WILMINGTON, Del. — Just as the United States has needed a unified, national response to COVID-19, it needs one for dealing with climate change, President-elect Joe Biden said Saturday as he rolled out key members of his environmental team.
“We literally have no time to waste,” Biden told reporters as introduced his choices.
The approach is a shift from Donald Trump’s presidency, which has been marked by efforts to boost oil and gas production while rolling back government efforts intended to safeguard the environment.
The incoming Biden team will try to undo or block many of the current administration’s initiatives. There also will be an emphasis on looking out for the low-income, working class and minority communities hit hardest by fossil fuel pollution and climate change.
In his remarks, Biden stressed the diversity of an emerging team that he described as “brilliant, qualified, tested and they are barrier-busting.”
“Already there are more people of color in our Cabinet than any Cabinet ever, more women than ever,” said the former vice president, who has promised to assemble a group of department leaders who reflect the diversity of America.
The nominees Biden introduced Saturday had compelling personal stories that they cited as guiding them if confirmed by the Senate.
New Mexico Rep. Deb Haaland would be the first Native American to lead the Interior Department, which has wielded influence over the nation’s tribes for generations. She said her life has not been easy. She struggled with homelessness and relied on food stamps at one point.
“This moment is profound when we consider the fact that a former secretary of the Interior once proclaimed his goal, was to quote, ‘civilize or exterminate’ us,” Haaland said. “I’m a living testament to the failure of that horrific ideology.”
Haaland was referring to Alexander H.H. Stuart, who said that in 1851.
Former two-term Michigan Gov. Jennifer Granholm is in line to be energy secretary. She described arriving in the U.S. at age 4 and brought from Canada by a family “seeking opportunity.” She said her father found work as a bank teller and retired as head of the bank.
“It’s because of my family’s journey and my experience in fighting for hardworking Michigan families that I have become obsessed, obsessed with gaining good-paying jobs in America in a global economy,” Granholm said.
North Carolina official Michael Regan would be the first African American man to run the Environmental Protection Agency.

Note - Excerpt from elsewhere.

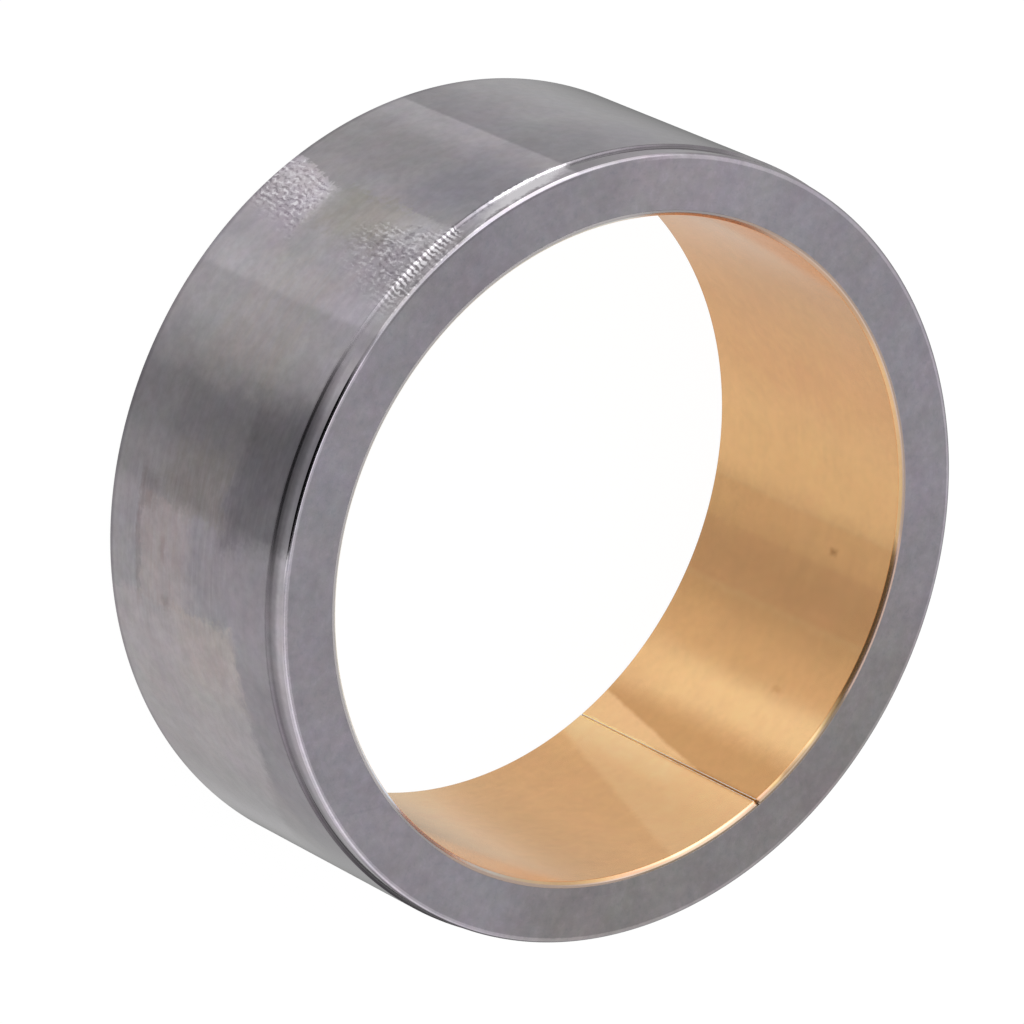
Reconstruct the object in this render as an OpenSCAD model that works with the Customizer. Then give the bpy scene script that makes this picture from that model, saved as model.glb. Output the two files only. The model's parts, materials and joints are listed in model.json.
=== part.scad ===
// Plain bushing: a turned steel shell with a thin bronze liner wrapped inside it.
// Millimetres. +Z runs along the bore axis, from the plain end at z = 0 to the stepped end.
// The origin is the centre of the plain end face, on which the bushing stands.

/* [Bushing] */
// Diameter of the running bore
bore_d = 62; // [30:0.5:110]
// Length of the bushing along its axis
length = 28; // [12:0.5:90]
// Width of the 45 degree chamfer at each mouth of the bore
bore_chamfer = 0.35; // [0.1:0.05:1.5]

/* [Bronze liner] */
// Wall thickness of the bronze liner
liner_t = 0.55; // [0.3:0.05:2.5]
// Angle of the liner's butt joint about the axis, measured from +X
joint_angle = 60; // [0:5:355]
// Gap of the butt joint at the stepped end
joint_gap_top = 0.2; // [0.05:0.05:0.6]
// Gap of the butt joint at the plain end
joint_gap_base = 0.1; // [0.05:0.05:0.6]
// Width of the broken edge on each side of the butt joint
joint_edge = 0.1; // [0.05:0.05:0.25]

/* [Steel shell] */
// Wall thickness of the steel shell
shell_t = 5.45; // [2:0.05:12]
// Width of the 45 degree chamfer round the plain end
base_chamfer = 0.4; // [0.1:0.05:1.5]

/* [Pilot step] */
// Length of the pilot land, from the stepped end's face to the top of the shoulder
pilot_length = 2.1; // [1:0.1:8]
// How far the pilot land lies below the outside, on the radius
pilot_step = 0.25; // [0.1:0.05:1.2]
// Width of the 45 degree chamfer between the pilot land and the face
pilot_chamfer = 0.25; // [0.05:0.05:0.6]

/* [Hidden] */

// Facets of a preview circle
$fn = 240;
// How far a cutter runs past the surface that it cuts
overcut = 1;

bore_r = bore_d / 2;
// The liner's outside is the shell's seat: the two meet face to face
seat_r = bore_r + liner_t;
outer_r = seat_r + shell_t;
pilot_r = outer_r - pilot_step;
shoulder_top = length - pilot_length;

// How far each wall of the butt joint leans from the axis
joint_lean = atan((joint_gap_top - joint_gap_base) / (2 * length));
// Half of the gap halfway up
joint_half_gap = (joint_gap_top + joint_gap_base) / 4;

// Half section of the shell, from its seat outwards: base chamfer, outside,
// 45 degree shoulder, pilot land and its chamfer
shell_section = [
    [seat_r, 0],
    [outer_r - base_chamfer, 0],
    [outer_r, base_chamfer],
    [outer_r, shoulder_top - pilot_step],
    [pilot_r, shoulder_top],
    [pilot_r, length - pilot_chamfer],
    [pilot_r - pilot_chamfer, length],
    [seat_r, length],
];

// Half sections of the cuts that chamfer both mouths of the bore, liner and shell alike
module bore_mouths() {
    mouth = [
        [bore_r - overcut, -overcut],
        [bore_r + bore_chamfer + overcut, -overcut],
        [bore_r - overcut, bore_chamfer + overcut],
    ];
    polygon(mouth);
    translate([0, length])
        mirror([0, 1])
            polygon(mouth);
}

// The wedge of air between the two ends of the wrapped strip
module joint_gap() {
    top = joint_gap_top / 2 + overcut * tan(joint_lean);
    base = joint_gap_base / 2 - overcut * tan(joint_lean);
    translate([bore_r - overcut, 0, 0])
        rotate([90, 0, 90])
            linear_extrude(height = liner_t + 2 * overcut)
                polygon([
                    [-base, -overcut],
                    [base, -overcut],
                    [top, length + overcut],
                    [-top, length + overcut],
                ]);
}

// The bar that breaks one edge of the butt joint along the bore
module joint_edge_bar(side) {
    width = joint_edge * sqrt(2);
    translate([bore_r, side * joint_half_gap, length / 2])
        rotate([-side * joint_lean, 0, 0])
            rotate([0, 0, 45])
                cube([width, width, length + 2 * overcut], center = true);
}

module butt_joint() {
    rotate([0, 0, joint_angle]) {
        joint_gap();
        for (side = [-1, 1])
            joint_edge_bar(side);
    }
}

module steel_shell() {
    color([0.55, 0.54, 0.56])
        rotate_extrude()
            difference() {
                polygon(shell_section);
                bore_mouths();
            }
}

module bronze_liner() {
    color([0.85, 0.66, 0.43])
        difference() {
            rotate_extrude()
                difference() {
                    translate([bore_r, 0])
                        square([liner_t, length]);
                    bore_mouths();
                }
            butt_joint();
        }
}

steel_shell();
bronze_liner();
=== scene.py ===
"""The looks of a plain bushing: a turned steel shell with a wrapped bronze liner pressed into it.

Lengths are in millimetres, as on a maker's drawing, and become metres where a mesh is made. Angles
about the bore axis are in degrees from +X, and heights run from the plain end up to the stepped end.
"""

import json
import logging
import math
from dataclasses import dataclass, fields
from enum import Enum
from functools import partial, reduce
from typing import Callable, Sequence

import bmesh
import bpy
from mathutils import Matrix, Vector

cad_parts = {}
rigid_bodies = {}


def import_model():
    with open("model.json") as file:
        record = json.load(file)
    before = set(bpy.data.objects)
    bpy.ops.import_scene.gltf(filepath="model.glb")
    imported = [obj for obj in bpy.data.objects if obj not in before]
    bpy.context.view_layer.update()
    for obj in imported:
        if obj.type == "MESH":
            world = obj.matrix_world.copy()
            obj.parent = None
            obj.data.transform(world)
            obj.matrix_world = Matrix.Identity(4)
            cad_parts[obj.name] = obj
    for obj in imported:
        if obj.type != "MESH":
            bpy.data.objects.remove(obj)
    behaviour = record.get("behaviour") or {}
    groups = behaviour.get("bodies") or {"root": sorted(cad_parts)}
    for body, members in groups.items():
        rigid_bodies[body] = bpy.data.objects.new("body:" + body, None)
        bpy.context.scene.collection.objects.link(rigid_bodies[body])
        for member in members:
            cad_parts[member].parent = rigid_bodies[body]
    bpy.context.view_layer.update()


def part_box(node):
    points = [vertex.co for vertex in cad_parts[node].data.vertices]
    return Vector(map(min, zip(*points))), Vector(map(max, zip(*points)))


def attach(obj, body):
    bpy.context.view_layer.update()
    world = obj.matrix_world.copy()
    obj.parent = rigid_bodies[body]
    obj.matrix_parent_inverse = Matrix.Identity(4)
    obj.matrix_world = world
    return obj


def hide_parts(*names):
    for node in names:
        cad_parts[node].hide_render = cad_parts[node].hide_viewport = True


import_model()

LOG = logging.getLogger("bushing")
MM = 0.001
BODY = "root"
NUMBER = "NodeSocketFloat"
SHADER_TREE = "ShaderNodeTree"
STREAKS_PER_DEGREE = 0.16
STREAKS_PER_MM = 1.9
STREAK_EDGES = (0.35, 0.65)
NOISE_TO_MM = 2.0
NOISE_TO_DEGREES = 3.4
NOISE_RANGE = (0.25, 0.75)

Colour = tuple[float, float, float]
Corner = tuple[float, float, float]
Socket = bpy.types.NodeSocket
Material = bpy.types.Material
Piece = bpy.types.Object


class Surface(Enum):
    """The record's material slots."""

    STEEL = "steel"
    BRONZE = "bronze"


class Graph:
    """A node tree that is being wired."""

    def __init__(self, tree: bpy.types.NodeTree) -> None:
        """Takes the tree that the nodes go into, and empties it."""
        self.tree = tree
        tree.nodes.clear()

    def feed(self, socket: Socket, value: object) -> None:
        """Links an output to a socket, or sets the socket's own value.

        Args:
            socket: The input to feed.
            value: Another node's output, or a plain value. A colour needs no alpha.
        """
        if isinstance(value, Socket):
            self.tree.links.new(value, socket)
        elif socket.type == "RGBA":
            socket.default_value = (*value, 1.0)
        else:
            socket.default_value = value

    def node(self, kind: str, inputs: dict | None = None, **settings: object) -> bpy.types.Node:
        """Adds one node.

        Args:
            kind: Blender's name for the type of node.
            inputs: What feeds each socket, by the socket's name or number.
            settings: The node's own settings.

        Returns:
            The new node.
        """
        made = self.tree.nodes.new(kind)
        for name, value in settings.items():
            setattr(made, name, value)
        for name, value in (inputs or {}).items():
            self.feed(made.inputs[name], value)
        return made

    def math(self, operation: str, *values: object) -> Socket:
        """Adds a Math node and returns its value."""
        return self.node("ShaderNodeMath", dict(enumerate(values)), operation=operation).outputs[0]

    def fold(self, operation: str, *values: object) -> Socket:
        """Takes values together, from the first to the last."""
        return reduce(partial(self.math, operation), values)

    def times(self, *values: object) -> Socket:
        """Multiplies values."""
        return self.fold("MULTIPLY", *values)

    def plus(self, base: object, value: object, share: object) -> Socket:
        """Adds a share of a value to a base."""
        return self.math("MULTIPLY_ADD", value, share, base)

    def ramp(self, value: object, start: float, end: float, low: float = 0.0, high: float = 1.0) -> Socket:
        """Goes smoothly from low to high as value goes from start to end."""
        inputs = {"Value": value, "From Min": start, "From Max": end, "To Min": low, "To Max": high}
        return self.node("ShaderNodeMapRange", inputs, interpolation_type="SMOOTHSTEP").outputs["Result"]

    def step(self, value: object, at: float, blur: float, low: float = 0.0, high: float = 1.0) -> Socket:
        """Goes smoothly from low to high within the blur on either side of a place."""
        return self.ramp(value, at - blur, at + blur, low, high)

    def noise(self, vector: object, scale: float, detail: float = 2.0, roughness: float = 0.5,
              output: str = "Fac") -> Socket:
        """Adds a Noise Texture and returns its grey value, or its Color, which holds three noises."""
        inputs = {"Vector": vector, "Scale": scale, "Detail": detail, "Roughness": roughness}
        return self.node("ShaderNodeTexNoise", inputs).outputs[output]

    def blend(self, factor: object, first: object, second: object, way: str = "MIX") -> Socket:
        """Goes from the first colour to its mix with the second as factor goes from 0 to 1."""
        inputs = {"Factor": factor, "A": first, "B": second}
        return self.node("ShaderNodeMix", inputs, data_type="RGBA", blend_type=way).outputs["Result"]

    def tint(self, colour: object, factor: object, by: object) -> Socket:
        """Multiplies a colour by another as far as factor says."""
        return self.blend(factor, colour, by, "MULTIPLY")

    def point(self, x: object = 0.0, y: object = 0.0, z: object = 0.0) -> Socket:
        """Puts three values together as a vector."""
        return self.node("ShaderNodeCombineXYZ", {"X": x, "Y": y, "Z": z}).outputs["Vector"]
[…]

Regan, the state environmental head since 2017, has made a name for himself by pursuing cleanups of industrial toxins and helping the low-income and minority communities significantly affected by pollution.
Regan said he grew up in North Carolina hunting and fishing with his father and grandfather and that he has great respect for the outdoors and the country’s natural resources, but he also had a respiratory condition that required him to use an inhaler.
“Since the start of my career, my goals have been the same,” Regan said. “To safeguard our natural resources, to improve the quality of our air and water, to protect our families and our communities, and to help them see the opportunities of a cleaner, healthier world.”
Biden’s nominee to oversee the Council on Environmental Quality is Brenda Mallory. The office oversees environmental reviews for virtually all major infrastructure projects and advises the president on major environmental issues. If confirmed, she would be the first African American to hold the position since it was created more than half a century ago.
Two other members of the team introduced Saturday do not need Senate confirmation. They are Gina McCarthy, to serve as national climate adviser, and Ali Zaidi, to serve as her deputy. McCarthy was EPA administrator from 2013 to 2017 during President Barack Obama’s second term.